┌─ Supplied material
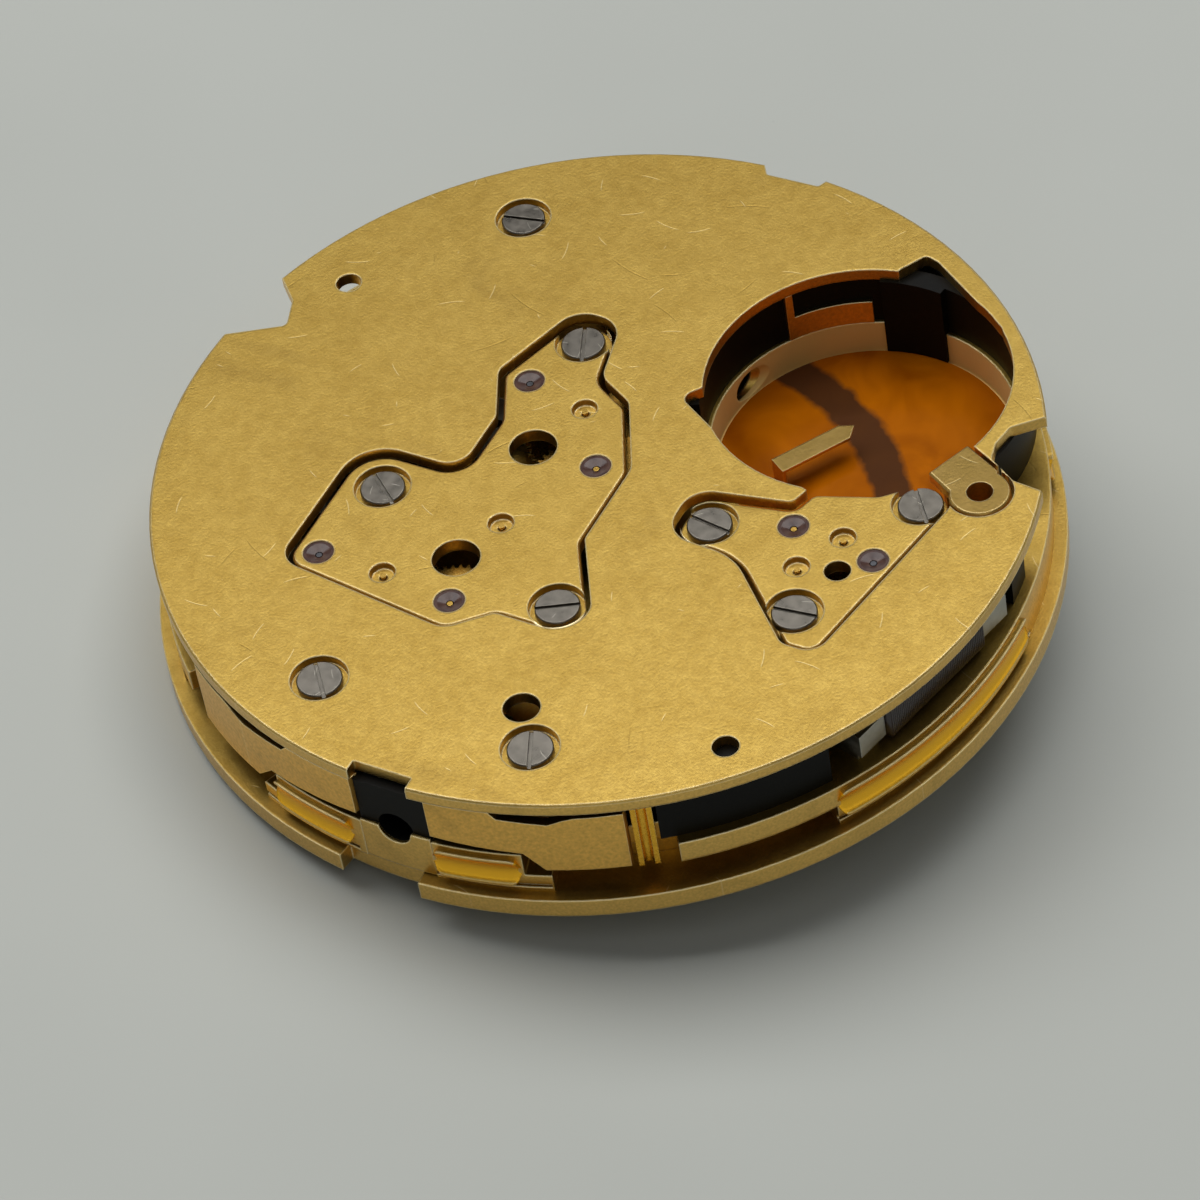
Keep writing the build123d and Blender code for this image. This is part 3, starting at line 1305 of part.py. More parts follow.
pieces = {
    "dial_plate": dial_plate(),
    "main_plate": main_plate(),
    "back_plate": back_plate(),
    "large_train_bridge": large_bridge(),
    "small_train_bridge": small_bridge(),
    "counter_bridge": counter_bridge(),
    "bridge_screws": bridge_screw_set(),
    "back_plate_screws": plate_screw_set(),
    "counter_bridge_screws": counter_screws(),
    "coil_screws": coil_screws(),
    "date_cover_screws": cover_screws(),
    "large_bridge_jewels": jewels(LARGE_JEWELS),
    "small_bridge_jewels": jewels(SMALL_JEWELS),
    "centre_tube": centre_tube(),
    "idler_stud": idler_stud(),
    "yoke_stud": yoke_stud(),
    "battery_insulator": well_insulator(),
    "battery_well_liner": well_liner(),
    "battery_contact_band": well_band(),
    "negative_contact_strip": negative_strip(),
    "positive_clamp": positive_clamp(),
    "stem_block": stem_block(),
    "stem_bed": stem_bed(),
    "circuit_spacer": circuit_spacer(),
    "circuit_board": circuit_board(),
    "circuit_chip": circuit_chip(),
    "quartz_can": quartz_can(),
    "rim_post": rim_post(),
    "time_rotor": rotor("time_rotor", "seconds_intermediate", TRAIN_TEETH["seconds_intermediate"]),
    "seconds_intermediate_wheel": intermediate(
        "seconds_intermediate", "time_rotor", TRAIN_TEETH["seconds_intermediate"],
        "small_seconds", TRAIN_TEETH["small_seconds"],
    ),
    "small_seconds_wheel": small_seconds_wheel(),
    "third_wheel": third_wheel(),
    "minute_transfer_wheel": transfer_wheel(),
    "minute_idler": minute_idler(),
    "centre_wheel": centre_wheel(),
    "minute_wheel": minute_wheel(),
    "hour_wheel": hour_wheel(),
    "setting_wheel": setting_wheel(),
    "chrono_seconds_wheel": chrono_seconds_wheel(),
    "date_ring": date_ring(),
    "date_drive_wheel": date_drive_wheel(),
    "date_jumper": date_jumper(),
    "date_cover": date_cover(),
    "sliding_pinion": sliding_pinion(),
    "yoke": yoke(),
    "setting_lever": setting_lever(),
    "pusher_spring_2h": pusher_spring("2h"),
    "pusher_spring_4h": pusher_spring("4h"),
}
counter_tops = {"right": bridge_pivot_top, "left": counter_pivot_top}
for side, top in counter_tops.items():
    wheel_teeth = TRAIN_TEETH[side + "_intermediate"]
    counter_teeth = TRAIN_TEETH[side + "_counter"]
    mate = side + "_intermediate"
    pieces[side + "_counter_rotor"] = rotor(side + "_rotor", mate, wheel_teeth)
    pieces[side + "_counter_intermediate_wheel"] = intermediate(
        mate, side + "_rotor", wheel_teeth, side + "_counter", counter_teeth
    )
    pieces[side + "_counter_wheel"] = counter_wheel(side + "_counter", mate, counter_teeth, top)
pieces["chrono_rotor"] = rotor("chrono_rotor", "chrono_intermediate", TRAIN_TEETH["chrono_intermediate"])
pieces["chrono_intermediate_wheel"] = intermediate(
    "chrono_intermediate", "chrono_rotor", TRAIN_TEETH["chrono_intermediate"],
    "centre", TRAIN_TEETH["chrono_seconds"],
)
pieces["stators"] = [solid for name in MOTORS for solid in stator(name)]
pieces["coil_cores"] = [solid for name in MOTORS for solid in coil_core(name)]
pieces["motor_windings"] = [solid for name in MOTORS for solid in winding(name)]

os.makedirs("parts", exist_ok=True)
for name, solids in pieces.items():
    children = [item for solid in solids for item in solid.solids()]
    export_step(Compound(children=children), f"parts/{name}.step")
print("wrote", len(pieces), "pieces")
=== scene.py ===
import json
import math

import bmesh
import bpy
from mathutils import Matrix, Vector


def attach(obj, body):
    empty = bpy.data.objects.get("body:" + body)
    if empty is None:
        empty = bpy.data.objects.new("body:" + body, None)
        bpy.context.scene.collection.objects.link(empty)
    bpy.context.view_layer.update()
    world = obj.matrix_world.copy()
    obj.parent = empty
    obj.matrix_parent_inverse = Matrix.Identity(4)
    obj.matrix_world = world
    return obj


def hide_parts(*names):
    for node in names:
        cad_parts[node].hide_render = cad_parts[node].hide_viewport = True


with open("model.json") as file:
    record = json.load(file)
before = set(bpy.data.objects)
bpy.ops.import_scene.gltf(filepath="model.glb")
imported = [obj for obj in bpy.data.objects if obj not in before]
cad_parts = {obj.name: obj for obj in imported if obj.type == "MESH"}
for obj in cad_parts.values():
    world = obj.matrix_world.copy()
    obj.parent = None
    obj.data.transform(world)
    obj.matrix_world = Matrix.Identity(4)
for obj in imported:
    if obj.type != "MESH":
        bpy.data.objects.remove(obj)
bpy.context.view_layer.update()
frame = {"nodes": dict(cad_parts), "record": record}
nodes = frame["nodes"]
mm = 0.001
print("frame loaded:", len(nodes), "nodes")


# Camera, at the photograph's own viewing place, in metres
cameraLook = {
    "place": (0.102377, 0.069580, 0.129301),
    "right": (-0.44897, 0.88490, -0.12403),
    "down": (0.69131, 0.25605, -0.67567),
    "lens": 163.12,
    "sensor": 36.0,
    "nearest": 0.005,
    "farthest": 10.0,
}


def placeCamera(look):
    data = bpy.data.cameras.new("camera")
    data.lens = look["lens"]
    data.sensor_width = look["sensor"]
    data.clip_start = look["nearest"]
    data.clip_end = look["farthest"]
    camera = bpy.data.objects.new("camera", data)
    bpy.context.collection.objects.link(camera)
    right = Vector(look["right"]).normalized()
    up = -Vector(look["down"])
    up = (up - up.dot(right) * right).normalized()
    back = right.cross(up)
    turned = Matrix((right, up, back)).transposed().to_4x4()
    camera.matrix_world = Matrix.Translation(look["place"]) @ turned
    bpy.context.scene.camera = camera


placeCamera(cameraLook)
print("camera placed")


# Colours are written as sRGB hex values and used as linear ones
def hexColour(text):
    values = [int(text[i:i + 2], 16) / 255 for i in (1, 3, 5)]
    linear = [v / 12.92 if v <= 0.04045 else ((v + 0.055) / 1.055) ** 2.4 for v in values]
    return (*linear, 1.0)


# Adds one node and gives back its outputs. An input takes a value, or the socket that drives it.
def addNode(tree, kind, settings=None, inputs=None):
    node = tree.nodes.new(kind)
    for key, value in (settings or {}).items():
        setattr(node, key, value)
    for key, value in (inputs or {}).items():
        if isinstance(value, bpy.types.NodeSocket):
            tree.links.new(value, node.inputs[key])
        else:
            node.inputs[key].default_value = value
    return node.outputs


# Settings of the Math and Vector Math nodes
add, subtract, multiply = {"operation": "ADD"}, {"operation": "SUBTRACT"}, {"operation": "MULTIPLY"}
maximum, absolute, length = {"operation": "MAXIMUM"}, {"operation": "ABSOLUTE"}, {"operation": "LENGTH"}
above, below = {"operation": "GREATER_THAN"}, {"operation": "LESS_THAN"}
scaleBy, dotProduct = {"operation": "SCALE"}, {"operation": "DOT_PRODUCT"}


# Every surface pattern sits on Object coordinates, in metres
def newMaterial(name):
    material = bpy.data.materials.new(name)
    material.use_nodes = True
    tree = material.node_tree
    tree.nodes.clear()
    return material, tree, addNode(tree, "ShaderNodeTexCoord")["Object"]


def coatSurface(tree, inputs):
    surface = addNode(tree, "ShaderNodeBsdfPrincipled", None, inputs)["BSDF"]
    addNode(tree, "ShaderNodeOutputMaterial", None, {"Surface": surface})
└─
Task to carry out -
Exact duplication is required for the lines above, from the line that contains "for name, solids" to the line that contains "before = set(bpy.data.objects)", inclusive; omit all others.

The output -
for name, solids in pieces.items():
    children = [item for solid in solids for item in solid.solids()]
    export_step(Compound(children=children), f"parts/{name}.step")
print("wrote", len(pieces), "pieces")
=== scene.py ===
import json
import math

import bmesh
import bpy
from mathutils import Matrix, Vector


def attach(obj, body):
    empty = bpy.data.objects.get("body:" + body)
    if empty is None:
        empty = bpy.data.objects.new("body:" + body, None)
        bpy.context.scene.collection.objects.link(empty)
    bpy.context.view_layer.update()
    world = obj.matrix_world.copy()
    obj.parent = empty
    obj.matrix_parent_inverse = Matrix.Identity(4)
    obj.matrix_world = world
    return obj


def hide_parts(*names):
    for node in names:
        cad_parts[node].hide_render = cad_parts[node].hide_viewport = True


with open("model.json") as file:
    record = json.load(file)
before = set(bpy.data.objects)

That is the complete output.